Lonberg-Holm and Roebke go from this peaceful scene to Gnomade, the inaugural album of Dutch saxophonist Jorrit Dijkstra's The Flatlands Collective. The group brings Dijkstra together with several of Chicago's accomplished modern improvisers. In addition to Lonberg-Holm and Roebke (who replaced original member Kent Kessler), also on hand are Tim Mulvenna (drums), James Falzone (clarinet) and trombonist Jeb Bishop (the man Lonberg-Holm replaced in the Vandermark 5, though their relationship goes back much further. In addition to alto sax, Dijkstra also plays lyricon and analog synthesizer.

Gnomade can be ascribed all the usual adjectives: angular, abstract, quirky. Like Terminal Valentine, the most compelling feature are the melodies, jaunty little things (by everyone but Mulvenna) that allow for delicious textures that sound at once modern and very nostalgic. Though there are several authors, there is an aesthetic unity, an appealing feel across all the tracks, especially in some of the punch rhythms. This is the music of the country fair, the slightly off-kilter roller coaster, the barker asking passers-by to test their strength.

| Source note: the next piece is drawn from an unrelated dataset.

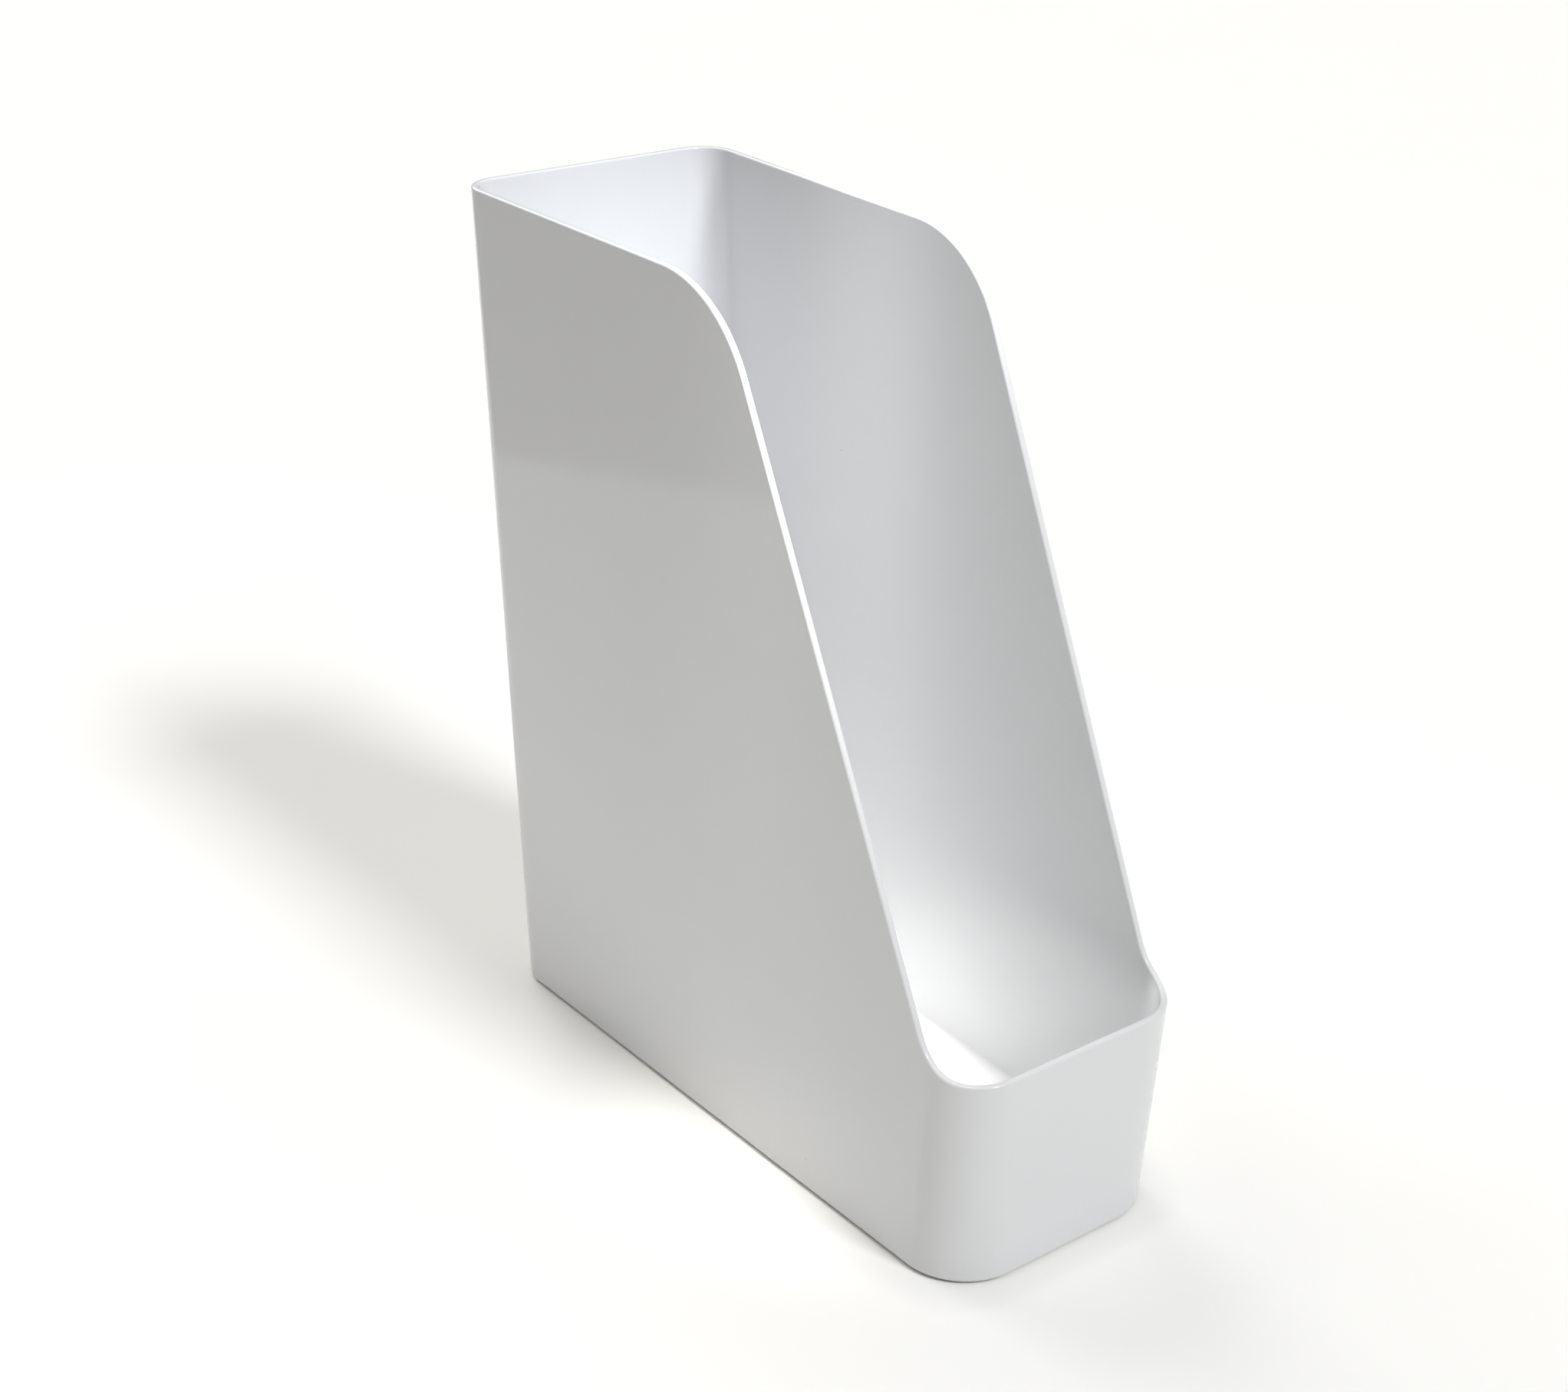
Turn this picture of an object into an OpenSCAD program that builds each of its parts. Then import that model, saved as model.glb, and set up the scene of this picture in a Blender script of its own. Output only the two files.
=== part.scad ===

It is like cotton candy: big, colorful and sticks to your face.

Tracks and Personnel

Terminal Valentine

Tracks: Three Note Song; Maybe Its Too Late; And You Smile; No One Will Ever Be Forgotten; Just Don't Listen (To The Birds); There Never Was A Reason; Shift Of the Eye; There's No Way; I Know You; One For The Road.

Personnel: Fred Lonberg-Holm: cello; Jason Roebke: bass; Frank Rosaly: drums.


Tracks: Wire Tap; Gnomade; Five to Twelve; Flank; Alp Doodler; Mute; Rabbits; Longtones; The 4:08; Slitch; Dipje

Personnel: Jorrit Dijkstra: alto saxophone, lyricon, analog synthesizer; James Falzone: clarinet; Jeb Bishop: trombone; Fred Lonberg-Holm: violin; Jason Roebke: bass; Tim Mulvenna: drums.